SIMON: Well, and a couple of others. And I'm interested, the debate seemed to to my mind - stop short of actually savaging Rupert Murdoch.

Mr. HOGGART: Yes. Well, actually, one member of parliament said weve all been terrified of Rupert Murdoch. We're terrified of his newspapers. We're terrified that he'll turn us over. As you know, British members of parliament have had a terrible past 12 months with the expenses scandal.

SIMON: Yeah.

Mr. HOGGART: The discovery that theyve been charging for the most extraordinary things, including duck houses and moat cleaning. They're feeling very, very tender, very hard done by, but afraid that if they actually stand up against the Murdoch press, then the next thing that will happen is that there'll be some horrible revelation either about their personal life or about their financial life, so to speak.

And one MP, one member of parliament, Tom Watson, Labour (unintelligible) said, look, it's time for us to get off - up off our knees. We must take a stand. And they indeed voted unanimously to send the matter to a pretty tough committee, one which has the powers of summons that can send people to jail if they dont cooperate or if they lie to them.

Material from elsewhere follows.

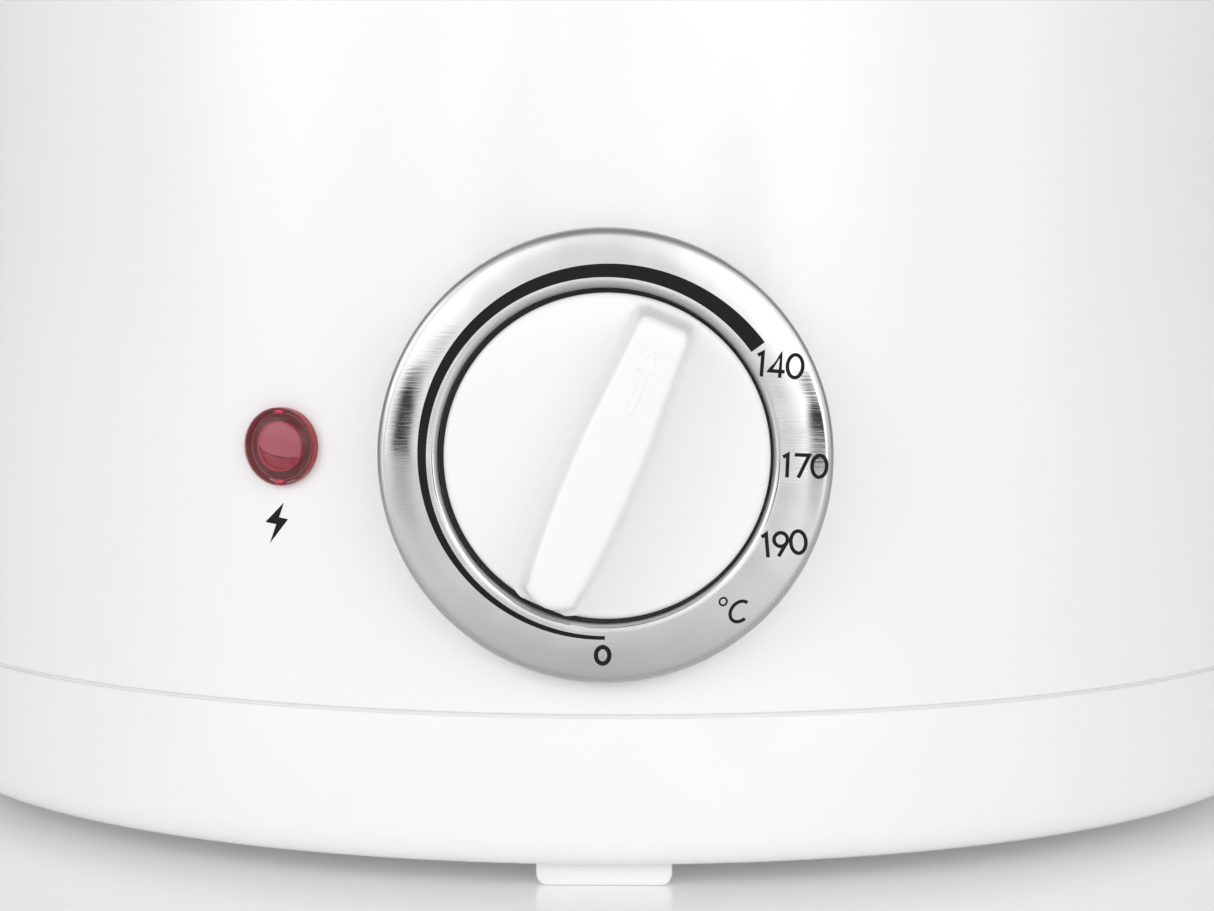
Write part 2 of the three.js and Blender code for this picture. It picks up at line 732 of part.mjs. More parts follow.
// The thumb slide that frees the fold, on the side that is uppermost in use.
function handleSlider() {
  const { y, z } = HANDLE_PIVOT;
  const under = z - 7.2 - GAP;
  const cap = raised(roundedOutline(13, 15, 3, 2), under - 2.2, under).translate(0, y + 60.5, 0);
  return join(cap, block([-2, y + 56, under - 1], [2, y + 64, under + 3.5]));
}

piece("basket_cup", basketCup(), STEEL);
piece("basket_rim", hoop(BASKET_R + 1, BASKET_RIM_Z, 1.8), STEEL);
piece("basket_foot_ring", hoop(54, BASKET_FLOOR_Z - 1.6 - GAP, 1.5), STEEL);
piece("handle_bracket", handleBracket(), STEEL);
piece("handle_pin", pin(HANDLE_PIVOT, PIN_EAR_X.outer + 0.8, HANDLE_PIN_R), STEEL);
piece("handle_fork", handleFork(), STEEL);
piece("grip_upper", gripHalf(-1), WHITE);
piece("grip_lower", gripHalf(1), WHITE);
piece("handle_slider", handleSlider(), GREY_PLASTIC);

// ---------- lid, drawn closed and then swung open about the hinge ----------

const lid = new THREE.Group();
lid.position.set(0, HINGE.y, HINGE.z);
lid.rotation.x = -LID_OPEN;
layout.add(lid);
const closed = new THREE.Group(); // holds what is drawn in closed coordinates
closed.position.set(0, -HINGE.y, -HINGE.z);
lid.add(closed);

const SKIRT_Z = DECK_Z + 0.9;
const LINER_TOP_Z = 190;

function filterBlock(grow, from, to) {
  const { y, width, depth } = FILTER;
  const x = width / 2 + grow;
  const half = depth / 2 + grow;
  return block([-x, y - half, from], [x, y + half, to]);
}

// The slots that let steam through the liner and the tray into the filter.
const fumeSlots = () =>
  [-1, 0, 1].map((i) => block([-34, FILTER.y + 9 * i - 2, 180], [34, FILTER.y + 9 * i + 2, 200]));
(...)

SIMON: I want to ask about another possible American angle. Piers Morgan is also a former editor of the News of the World, who had to resign. And then he had to resign the editorship of the Daily Mirror after they published famous, turned out to be fraudulent, photographs of British soldiers abusing prisoners in Iraq. He's just been hired in a high-profile job here in the United States to replace Larry King.

Mr. HOGGART: Yeah, that's quite a high-profile job, yes, isn't it? On the whole, people are feeling here that - how can I put this - Piers Morgan is not the most well-loved figure in British public life. He's a - actually, he would rejoice in that. He loves angering people...

SIMON: Yeah.

Mr. HOGGART: ...getting - really riling them and so on. But I think he may have decided that America is a little safer for him for the moment.

SIMON: Simon Hoggart, political columnist for the Guardian.

Simon, always a pleasure to talk to you.

Mr. HOGGART: Always a pleasure to talk to you.